Hi @chenf12, leaving aside for a moment the transpose function the reshape part is easier to understand.

Let’s start with a simple example defining a numpy array with 8 values:

>>> a = np.arange(8)
>>> a
array([0, 1, 2, 3, 4, 5, 6, 7])

You can reshape this array to have different number of columns and rows. Either explicitly, defining the number of rows and columns, like so:

>>> a.reshape(2,4)
array([[0, 1, 2, 3],
       [4, 5, 6, 7]])

Or implicitly, letting the library to decide the number of rows or columns when you use -1, you fix either columns or rows and the other one is automatically calculated.

>>> a.reshape(2, -1)
array([[0, 1, 2, 3],
       [4, 5, 6, 7]])

>>> a.reshape(-1, 2)
array([[0, 1],
       [2, 3],
       [4, 5],
       [6, 7]])

Of course, the above only works when that “automatic calculation” is really possible. For example, there is no way to rearrange the array into something with 3 columns as you can see below:

>>> a.reshape(-1, 3)
Traceback (most recent call last):
  File "<stdin>", line 1, in <module>
ValueError: cannot reshape array of size 8 into shape (3)

@chenf12: Why would you assume that’s the output order you would get? Python is an interactive language, so you can just try it and see what happens. Watch this:

A = testarray((3,2,2,3))
Ashape1 = A.reshape(A.shape[0],-1)
np.set_printoptions(suppress=True)
print("Ashape1.shape = " + str(Ashape1.shape))
print(Ashape1)
Ashape1.shape = (3, 12)
[[   0.    1.    2.   10.   11.   12.  100.  101.  102.  110.  111.  112.]
 [1000. 1001. 1002. 1010. 1011. 1012. 1100. 1101. 1102. 1110. 1111. 1112.]
 [2000. 2001. 2002. 2010. 2011. 2012. 2100. 2101. 2102. 2110. 2111. 2112.]]

So you can see that you get exactly what you’d expect from the transpose that I showed in my original example.

The unrolling done by reshape happens from the highest dimension first. That is demonstrated by the two examples I gave. Notice that it’s easier to see what is happening without the transpose: it just starts at (0,0) and unrolls across the first row and it turns out it hits the end of the first row at just the right time because we set the dimensions correctly. Also have you tried reading the documentation for reshape? Just google “numpy reshape”.

Now it turns out what you will learn from reading the aforementioned documentation is that unrolling from the highest dimension first is just the default behavior of reshape. You can use the “order” parameter to specify a different arrangement. Watch this:

Ashape2 = A.reshape(A.shape[0],-1,order='F')
print("Ashape2.shape = " + str(Ashape2.shape))
print(Ashape2)
Ashape2.shape = (3, 12)
[[   0.  100.   10.  110.    1.  101.   11.  111.    2.  102.   12.  112.]
 [1000. 1100. 1010. 1110. 1001. 1101. 1011. 1111. 1002. 1102. 1012. 1112.]
 [2000. 2100. 2010. 2110. 2001. 2101. 2011. 2111. 2002. 2102. 2012. 2112.]]

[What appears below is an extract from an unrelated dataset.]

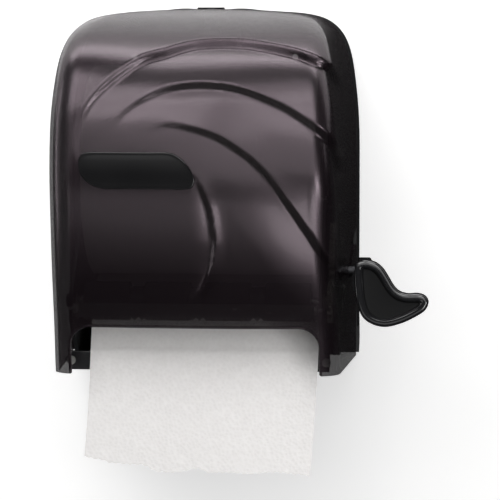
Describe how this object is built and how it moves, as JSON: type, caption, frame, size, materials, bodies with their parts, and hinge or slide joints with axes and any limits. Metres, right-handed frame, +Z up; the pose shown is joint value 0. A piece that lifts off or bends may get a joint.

Notice that if you take the transpose of that matrix, it will still have the property that each column has a consistent first dimension value (0 for the first column, 1 for the second and so forth). That means that the data is not “scrambled”. It’s just a different way to order the pixels in each image. It turns out that you can run the experiment of using “F” order instead of the default “C” order and the training works exactly as well as it does with “C”. As long as you do the reshapes all in the same consistent way, the algorithm can learn to recognize the patterns.

The way to think about the difference between “C” and “F” order for an image is to remember that the highest dimension is the RGB color dimension. So what that means is that with “C” order you get all three colors for each pixel together. With “F” order, what you get is all the Red pixel values in order across and down the image, followed by all the Green pixels, followed by all the Blue pixels. So it’s like three separate monochrome images back to back. It’s worth trying the experiment of using “F” order on all your reshapes and then running the training and confirming that you get the same accuracy results. In other words (as I said in my previous post), the algorithm can learn the patterns either way. It just matters that you are consistent in how you do the unrolling. You can even do the “negative” experiment to confirm the science here: unroll the training images in “F” order and the test images in “C” order and confirm that you get terrible test accuracy. Science!